Similarly, trial counsel's failure to pursue fingerprint testing on the box cutter did not constitute ineffective assistance.   Two different witnesses testified that Hogan wielded the box cutter while chasing Wright.   Under these circumstances, we find it highly improbable that Hogan was prejudiced by the absence of testing.12

Judgment affirmed.


1.   Perguson v. State, 221 Ga.App. 212, 470 S.E.2d 909 (1996).

2.   See White v. State, 244 Ga.App. 475, 477(2), 536 S.E.2d 180 (2000);  Frazier v. State, 240 Ga.App. 398, 399-400(2), 523 S.E.2d 614 (1999).

3.   Moore v. State, 246 Ga.App. 163, 165(3), 539 S.E.2d 851 (2000).

4.   (Footnotes omitted.)  Id.

5.   Pye v. State, 274 Ga. 839, 841(4), 561 S.E.2d 109 (2002).

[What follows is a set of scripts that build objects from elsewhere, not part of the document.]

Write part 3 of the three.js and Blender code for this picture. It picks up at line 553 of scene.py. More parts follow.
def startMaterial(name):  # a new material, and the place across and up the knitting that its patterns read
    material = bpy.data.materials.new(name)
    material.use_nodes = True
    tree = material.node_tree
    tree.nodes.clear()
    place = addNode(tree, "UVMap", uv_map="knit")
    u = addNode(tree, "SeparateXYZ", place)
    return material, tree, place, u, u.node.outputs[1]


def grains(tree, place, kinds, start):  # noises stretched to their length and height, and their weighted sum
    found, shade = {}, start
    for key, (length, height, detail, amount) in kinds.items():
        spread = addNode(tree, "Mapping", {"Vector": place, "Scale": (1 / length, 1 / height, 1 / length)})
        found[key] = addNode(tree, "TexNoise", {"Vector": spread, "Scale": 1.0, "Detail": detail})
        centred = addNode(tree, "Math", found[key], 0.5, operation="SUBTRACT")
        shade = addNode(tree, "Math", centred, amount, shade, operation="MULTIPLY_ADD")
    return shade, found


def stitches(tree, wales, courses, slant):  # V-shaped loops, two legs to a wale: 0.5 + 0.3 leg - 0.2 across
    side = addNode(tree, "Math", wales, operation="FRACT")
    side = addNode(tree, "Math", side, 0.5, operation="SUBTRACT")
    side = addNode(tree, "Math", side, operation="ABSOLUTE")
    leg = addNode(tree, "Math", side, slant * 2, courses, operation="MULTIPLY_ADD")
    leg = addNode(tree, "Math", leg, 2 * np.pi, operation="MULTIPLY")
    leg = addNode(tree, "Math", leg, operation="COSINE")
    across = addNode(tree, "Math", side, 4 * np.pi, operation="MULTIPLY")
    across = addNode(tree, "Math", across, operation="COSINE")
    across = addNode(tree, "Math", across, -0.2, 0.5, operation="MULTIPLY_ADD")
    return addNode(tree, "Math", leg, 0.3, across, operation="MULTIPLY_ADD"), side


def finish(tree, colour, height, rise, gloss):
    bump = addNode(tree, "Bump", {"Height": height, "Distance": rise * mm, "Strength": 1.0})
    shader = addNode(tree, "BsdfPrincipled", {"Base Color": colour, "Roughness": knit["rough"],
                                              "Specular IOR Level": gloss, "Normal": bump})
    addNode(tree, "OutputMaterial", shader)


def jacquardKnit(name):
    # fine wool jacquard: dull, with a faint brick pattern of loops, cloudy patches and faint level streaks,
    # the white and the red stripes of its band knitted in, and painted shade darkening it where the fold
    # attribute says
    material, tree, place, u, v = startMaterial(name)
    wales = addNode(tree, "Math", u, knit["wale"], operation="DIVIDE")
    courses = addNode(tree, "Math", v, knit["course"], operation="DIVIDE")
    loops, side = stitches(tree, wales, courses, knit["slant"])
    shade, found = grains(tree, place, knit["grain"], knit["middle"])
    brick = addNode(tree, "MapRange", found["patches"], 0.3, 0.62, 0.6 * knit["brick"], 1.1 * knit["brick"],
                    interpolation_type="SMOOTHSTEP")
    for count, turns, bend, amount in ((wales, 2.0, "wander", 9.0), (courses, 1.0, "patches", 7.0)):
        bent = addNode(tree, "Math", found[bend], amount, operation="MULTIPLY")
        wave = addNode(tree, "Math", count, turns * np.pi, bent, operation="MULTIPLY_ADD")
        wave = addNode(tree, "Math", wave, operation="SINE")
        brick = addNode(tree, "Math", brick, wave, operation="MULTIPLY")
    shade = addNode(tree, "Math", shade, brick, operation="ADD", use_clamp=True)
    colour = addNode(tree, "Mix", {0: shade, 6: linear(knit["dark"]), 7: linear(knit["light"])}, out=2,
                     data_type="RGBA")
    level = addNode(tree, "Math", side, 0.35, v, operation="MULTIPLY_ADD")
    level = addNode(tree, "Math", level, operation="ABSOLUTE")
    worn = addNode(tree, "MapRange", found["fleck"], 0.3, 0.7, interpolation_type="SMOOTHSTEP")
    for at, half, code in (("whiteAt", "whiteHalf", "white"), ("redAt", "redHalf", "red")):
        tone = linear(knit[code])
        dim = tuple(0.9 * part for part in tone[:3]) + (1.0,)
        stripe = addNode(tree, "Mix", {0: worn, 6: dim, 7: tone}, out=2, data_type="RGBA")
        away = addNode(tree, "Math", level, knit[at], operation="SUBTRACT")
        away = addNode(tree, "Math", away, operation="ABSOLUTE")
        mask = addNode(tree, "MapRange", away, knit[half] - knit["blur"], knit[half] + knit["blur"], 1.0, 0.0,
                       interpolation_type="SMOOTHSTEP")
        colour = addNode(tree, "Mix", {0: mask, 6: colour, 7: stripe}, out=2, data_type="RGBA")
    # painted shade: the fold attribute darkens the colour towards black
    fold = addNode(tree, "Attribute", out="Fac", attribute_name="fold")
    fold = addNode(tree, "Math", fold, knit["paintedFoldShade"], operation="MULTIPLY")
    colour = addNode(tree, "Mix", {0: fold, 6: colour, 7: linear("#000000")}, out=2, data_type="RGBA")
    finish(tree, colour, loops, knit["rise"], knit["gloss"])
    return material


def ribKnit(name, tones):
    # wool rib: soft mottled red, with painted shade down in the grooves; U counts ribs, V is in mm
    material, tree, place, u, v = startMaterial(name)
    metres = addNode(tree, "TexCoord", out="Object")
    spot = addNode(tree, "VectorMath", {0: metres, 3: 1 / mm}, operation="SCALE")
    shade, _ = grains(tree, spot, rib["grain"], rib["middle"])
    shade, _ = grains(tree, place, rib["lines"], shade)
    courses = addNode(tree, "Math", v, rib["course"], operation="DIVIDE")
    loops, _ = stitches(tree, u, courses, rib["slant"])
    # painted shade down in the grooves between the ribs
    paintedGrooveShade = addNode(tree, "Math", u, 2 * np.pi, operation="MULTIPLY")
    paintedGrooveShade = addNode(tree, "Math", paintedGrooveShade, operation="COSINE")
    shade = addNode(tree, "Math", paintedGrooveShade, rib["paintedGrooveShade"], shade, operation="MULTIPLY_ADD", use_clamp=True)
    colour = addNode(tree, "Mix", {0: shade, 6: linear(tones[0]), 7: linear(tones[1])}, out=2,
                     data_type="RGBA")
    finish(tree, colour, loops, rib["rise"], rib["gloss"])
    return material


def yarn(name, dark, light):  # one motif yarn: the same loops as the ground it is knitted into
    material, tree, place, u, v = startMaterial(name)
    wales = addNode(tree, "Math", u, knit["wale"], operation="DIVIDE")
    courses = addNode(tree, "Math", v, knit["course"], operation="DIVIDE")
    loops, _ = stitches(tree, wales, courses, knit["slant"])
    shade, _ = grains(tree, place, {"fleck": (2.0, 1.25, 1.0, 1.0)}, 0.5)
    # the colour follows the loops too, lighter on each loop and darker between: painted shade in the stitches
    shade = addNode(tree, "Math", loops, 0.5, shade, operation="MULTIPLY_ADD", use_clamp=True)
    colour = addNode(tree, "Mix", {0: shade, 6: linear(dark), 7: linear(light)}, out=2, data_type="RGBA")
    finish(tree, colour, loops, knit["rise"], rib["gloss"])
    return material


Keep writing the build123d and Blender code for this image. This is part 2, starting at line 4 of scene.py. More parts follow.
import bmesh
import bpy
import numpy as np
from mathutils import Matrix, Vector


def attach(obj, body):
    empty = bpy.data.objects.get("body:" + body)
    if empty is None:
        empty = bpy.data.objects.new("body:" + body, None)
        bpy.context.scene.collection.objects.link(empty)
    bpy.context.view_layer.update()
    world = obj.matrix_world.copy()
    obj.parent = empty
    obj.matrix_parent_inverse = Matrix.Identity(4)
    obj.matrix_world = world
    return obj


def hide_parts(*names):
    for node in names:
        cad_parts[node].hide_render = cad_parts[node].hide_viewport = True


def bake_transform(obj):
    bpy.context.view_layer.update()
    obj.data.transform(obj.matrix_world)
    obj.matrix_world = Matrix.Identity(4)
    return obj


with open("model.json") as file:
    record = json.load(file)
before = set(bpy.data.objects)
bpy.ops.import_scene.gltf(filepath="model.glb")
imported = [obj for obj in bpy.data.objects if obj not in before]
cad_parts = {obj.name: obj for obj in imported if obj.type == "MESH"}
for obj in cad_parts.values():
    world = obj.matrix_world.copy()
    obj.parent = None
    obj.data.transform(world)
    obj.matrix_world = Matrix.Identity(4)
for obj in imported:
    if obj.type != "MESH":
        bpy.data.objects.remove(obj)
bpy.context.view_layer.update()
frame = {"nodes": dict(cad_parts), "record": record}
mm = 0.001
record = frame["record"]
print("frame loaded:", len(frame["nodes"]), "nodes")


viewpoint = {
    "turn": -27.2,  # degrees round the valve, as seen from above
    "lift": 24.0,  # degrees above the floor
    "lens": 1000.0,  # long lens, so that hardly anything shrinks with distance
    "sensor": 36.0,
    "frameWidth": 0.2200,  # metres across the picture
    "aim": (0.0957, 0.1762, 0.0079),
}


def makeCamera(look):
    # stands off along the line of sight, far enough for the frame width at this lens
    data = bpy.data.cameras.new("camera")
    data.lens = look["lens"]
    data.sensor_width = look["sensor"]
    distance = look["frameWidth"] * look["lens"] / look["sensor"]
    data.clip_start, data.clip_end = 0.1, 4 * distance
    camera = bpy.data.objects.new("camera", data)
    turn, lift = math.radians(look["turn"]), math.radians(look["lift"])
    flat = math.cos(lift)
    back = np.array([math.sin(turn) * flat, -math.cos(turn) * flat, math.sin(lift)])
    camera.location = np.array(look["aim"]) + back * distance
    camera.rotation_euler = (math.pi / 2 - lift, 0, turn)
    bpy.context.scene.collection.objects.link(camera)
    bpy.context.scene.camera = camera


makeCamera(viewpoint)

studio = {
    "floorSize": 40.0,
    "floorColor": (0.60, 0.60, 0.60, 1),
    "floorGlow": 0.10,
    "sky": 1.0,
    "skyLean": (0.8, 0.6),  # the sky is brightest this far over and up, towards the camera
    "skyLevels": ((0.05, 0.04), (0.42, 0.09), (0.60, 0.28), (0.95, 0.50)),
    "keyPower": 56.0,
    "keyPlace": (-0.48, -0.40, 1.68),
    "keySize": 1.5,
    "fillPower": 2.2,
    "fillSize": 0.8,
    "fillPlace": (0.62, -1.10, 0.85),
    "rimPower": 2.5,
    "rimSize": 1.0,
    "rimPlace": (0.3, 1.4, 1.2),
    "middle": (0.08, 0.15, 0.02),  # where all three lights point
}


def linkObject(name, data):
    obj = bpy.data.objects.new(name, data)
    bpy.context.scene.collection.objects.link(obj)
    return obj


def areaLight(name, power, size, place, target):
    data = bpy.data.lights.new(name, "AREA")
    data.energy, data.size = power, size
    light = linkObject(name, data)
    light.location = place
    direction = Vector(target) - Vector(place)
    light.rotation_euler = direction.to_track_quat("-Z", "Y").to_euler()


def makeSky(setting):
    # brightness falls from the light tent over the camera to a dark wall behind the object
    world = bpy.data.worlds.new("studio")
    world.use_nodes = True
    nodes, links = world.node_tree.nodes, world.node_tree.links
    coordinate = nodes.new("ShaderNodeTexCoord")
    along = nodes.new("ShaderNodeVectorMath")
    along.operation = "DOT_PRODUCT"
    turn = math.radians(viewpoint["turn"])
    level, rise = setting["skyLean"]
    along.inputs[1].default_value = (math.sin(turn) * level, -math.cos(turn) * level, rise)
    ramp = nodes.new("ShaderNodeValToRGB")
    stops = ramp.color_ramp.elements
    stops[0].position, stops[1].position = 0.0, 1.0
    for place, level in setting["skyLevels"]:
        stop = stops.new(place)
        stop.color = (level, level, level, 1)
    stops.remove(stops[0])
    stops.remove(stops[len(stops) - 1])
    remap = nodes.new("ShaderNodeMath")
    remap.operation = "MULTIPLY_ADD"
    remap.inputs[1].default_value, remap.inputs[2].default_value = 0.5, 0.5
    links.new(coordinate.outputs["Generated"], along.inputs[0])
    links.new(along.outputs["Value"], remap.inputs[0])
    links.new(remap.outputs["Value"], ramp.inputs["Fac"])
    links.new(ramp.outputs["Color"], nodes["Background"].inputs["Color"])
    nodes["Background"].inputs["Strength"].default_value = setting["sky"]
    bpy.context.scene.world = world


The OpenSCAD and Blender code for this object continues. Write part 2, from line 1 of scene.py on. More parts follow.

6.   O'Brien v. State, 109 Ga. 51, 52, 35 S.E. 112 (1900).

7.   See Fletcher v. State, 157 Ga.App. 707, 708(2), 278 S.E.2d 444 (1981) (true test of sufficiency of an indictment is not whether it could have been made more definite and certain but whether it contains the elements of the offense charged and sufficiently apprises the defendant of the charges against him).

8.   Strickland v. Washington, 466 U.S. 668, 695-696, 104 S.Ct. 2052, 80 L.Ed.2d 674 (1984).

9.   Tanner v. State, 259 Ga.App. 94, 98(4), 576 S.E.2d 71 (2003).

10.   See Garrett v. State, 196 Ga.App. 872, 873(1), 397 S.E.2d 205 (1990) (“ ‘Trial strategy and tactics do not equate with ineffective assistance of counsel.’ ”).

11.   See Tanner, supra at 99, 576 S.E.2d 71.

12.   See Brantley v. State, 242 Ga.App. 85, 88(3)(a), 528 S.E.2d 264 (2000), rev'd on other grounds, 272 Ga. 892, 536 S.E.2d 509 (2000).

RUFFIN, Presiding Judge.

SMITH, C.J., and MILLER, J., concur.